*Records that describe objects*:
———
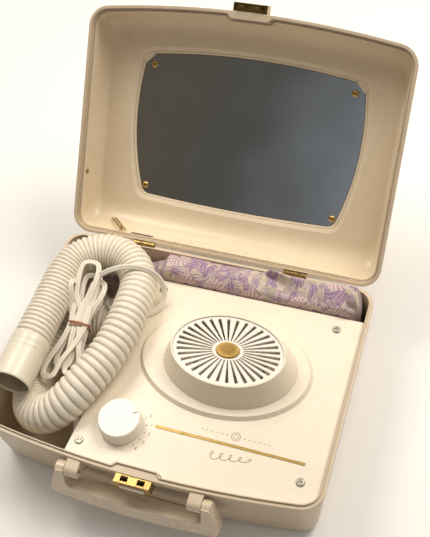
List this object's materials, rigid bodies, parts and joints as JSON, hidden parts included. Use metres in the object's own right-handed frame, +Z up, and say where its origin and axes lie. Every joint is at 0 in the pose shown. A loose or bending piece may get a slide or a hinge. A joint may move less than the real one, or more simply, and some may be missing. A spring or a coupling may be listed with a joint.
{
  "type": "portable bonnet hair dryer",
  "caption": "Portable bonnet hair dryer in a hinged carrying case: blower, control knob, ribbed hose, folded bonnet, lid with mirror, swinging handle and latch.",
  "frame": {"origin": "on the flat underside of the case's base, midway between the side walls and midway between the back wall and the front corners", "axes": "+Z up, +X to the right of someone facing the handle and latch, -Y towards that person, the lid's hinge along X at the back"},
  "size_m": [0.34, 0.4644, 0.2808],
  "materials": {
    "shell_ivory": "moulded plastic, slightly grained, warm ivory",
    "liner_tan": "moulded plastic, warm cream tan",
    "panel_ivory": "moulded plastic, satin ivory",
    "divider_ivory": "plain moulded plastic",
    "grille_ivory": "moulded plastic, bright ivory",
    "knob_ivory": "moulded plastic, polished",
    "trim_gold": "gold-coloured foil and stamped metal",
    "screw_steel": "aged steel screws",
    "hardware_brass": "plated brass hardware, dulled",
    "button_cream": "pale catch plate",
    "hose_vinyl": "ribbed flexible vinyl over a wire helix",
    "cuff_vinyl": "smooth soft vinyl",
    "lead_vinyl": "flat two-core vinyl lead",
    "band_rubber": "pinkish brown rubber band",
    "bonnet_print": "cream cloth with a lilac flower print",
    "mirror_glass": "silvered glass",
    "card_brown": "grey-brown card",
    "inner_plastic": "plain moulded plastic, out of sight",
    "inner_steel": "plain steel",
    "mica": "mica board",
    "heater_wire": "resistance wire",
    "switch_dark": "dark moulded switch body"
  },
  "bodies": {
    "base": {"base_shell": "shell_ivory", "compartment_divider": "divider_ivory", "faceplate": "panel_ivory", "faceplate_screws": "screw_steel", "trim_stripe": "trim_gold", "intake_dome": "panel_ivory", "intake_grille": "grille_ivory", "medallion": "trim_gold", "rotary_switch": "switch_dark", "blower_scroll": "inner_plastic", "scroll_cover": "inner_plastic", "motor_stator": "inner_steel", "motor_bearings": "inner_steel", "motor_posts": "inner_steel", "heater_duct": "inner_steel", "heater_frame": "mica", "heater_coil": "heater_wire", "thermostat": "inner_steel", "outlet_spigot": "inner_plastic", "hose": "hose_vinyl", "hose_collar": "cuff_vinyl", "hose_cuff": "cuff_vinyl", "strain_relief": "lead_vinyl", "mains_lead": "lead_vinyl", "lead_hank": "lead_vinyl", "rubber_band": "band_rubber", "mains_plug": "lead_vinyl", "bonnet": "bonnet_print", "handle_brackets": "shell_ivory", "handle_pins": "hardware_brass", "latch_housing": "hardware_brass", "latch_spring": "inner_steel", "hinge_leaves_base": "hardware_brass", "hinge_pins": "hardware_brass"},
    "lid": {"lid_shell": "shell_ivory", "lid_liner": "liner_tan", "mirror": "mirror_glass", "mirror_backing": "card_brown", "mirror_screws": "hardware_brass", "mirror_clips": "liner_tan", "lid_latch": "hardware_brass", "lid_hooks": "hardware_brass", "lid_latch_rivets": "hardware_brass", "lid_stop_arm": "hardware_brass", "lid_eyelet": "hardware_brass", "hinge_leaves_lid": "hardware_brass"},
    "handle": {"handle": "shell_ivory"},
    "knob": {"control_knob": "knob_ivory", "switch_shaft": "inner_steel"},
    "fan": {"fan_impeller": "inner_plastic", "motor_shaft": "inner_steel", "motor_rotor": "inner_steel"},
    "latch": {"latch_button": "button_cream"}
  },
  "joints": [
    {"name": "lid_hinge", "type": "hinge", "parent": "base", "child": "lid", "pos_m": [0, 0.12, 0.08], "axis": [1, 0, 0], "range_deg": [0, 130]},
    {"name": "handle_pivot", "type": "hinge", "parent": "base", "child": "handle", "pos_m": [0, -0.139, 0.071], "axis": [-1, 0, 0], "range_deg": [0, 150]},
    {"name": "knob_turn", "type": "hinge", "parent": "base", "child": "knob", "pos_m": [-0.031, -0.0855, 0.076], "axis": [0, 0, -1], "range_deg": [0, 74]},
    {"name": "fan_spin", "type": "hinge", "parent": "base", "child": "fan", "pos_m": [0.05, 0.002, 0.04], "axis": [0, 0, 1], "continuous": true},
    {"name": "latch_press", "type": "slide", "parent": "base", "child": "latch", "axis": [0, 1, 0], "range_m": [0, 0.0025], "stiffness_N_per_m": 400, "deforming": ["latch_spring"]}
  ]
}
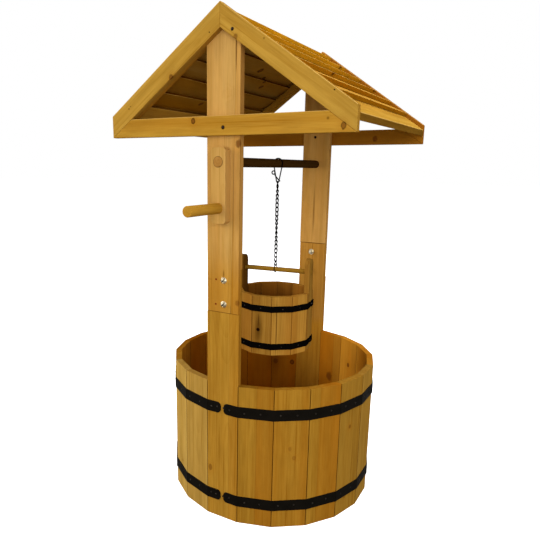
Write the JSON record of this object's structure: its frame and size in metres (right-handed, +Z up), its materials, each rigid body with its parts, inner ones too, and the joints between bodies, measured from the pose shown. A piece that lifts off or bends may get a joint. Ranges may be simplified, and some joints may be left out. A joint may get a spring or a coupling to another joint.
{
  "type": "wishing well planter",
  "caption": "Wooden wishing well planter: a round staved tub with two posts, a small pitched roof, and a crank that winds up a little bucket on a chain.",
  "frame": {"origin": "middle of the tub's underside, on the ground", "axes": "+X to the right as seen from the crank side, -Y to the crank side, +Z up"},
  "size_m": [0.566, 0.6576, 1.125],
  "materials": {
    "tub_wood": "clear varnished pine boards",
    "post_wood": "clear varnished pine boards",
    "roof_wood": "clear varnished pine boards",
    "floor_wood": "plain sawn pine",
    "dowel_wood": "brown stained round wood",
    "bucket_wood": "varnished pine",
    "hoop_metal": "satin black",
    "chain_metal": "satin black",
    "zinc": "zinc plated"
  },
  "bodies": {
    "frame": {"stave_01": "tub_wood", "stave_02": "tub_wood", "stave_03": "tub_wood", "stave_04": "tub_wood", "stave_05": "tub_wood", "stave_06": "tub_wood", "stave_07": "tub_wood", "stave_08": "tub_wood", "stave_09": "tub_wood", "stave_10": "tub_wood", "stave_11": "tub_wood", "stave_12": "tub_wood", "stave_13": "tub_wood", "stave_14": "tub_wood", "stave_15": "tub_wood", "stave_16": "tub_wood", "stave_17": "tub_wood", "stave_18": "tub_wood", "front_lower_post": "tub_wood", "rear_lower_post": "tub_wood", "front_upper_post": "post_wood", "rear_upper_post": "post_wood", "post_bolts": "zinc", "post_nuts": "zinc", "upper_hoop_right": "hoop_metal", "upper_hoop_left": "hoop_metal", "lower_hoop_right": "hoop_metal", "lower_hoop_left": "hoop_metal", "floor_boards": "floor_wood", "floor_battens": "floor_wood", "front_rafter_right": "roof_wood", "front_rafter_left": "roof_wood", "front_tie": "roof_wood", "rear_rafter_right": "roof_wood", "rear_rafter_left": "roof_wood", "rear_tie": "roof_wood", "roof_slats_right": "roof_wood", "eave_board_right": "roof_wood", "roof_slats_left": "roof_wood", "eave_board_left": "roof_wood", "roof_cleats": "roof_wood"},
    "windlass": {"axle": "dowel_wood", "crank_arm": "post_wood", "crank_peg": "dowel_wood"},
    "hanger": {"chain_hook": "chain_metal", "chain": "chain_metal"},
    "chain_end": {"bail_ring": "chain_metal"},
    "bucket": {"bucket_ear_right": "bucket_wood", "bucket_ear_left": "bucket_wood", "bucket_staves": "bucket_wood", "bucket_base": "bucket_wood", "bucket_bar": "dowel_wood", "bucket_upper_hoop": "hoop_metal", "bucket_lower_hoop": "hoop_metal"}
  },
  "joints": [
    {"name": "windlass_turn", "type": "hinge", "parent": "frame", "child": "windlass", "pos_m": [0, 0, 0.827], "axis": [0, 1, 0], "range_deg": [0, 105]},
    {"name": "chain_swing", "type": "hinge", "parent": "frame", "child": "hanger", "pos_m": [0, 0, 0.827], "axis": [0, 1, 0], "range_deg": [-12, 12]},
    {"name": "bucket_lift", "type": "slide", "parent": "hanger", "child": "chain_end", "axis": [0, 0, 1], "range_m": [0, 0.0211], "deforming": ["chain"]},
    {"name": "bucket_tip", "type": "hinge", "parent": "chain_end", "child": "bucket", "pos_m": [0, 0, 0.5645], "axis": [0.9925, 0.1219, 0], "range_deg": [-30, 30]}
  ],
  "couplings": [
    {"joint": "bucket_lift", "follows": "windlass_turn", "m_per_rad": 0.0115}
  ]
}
———
*Task description*: All lines above with "body" in them should be returned.

*Output for this task*:
    "switch_dark": "dark moulded switch body"
Write the JSON record of this object's structure: its frame and size in metres (right-handed, +Z up), its materials, each rigid body with its parts, inner ones too, and the joints between bodies, measured from the pose shown. A piece that lifts off or bends may get a joint. Ranges may be simplified, and some joints may be left out. A joint may get a spring or a coupling to another joint.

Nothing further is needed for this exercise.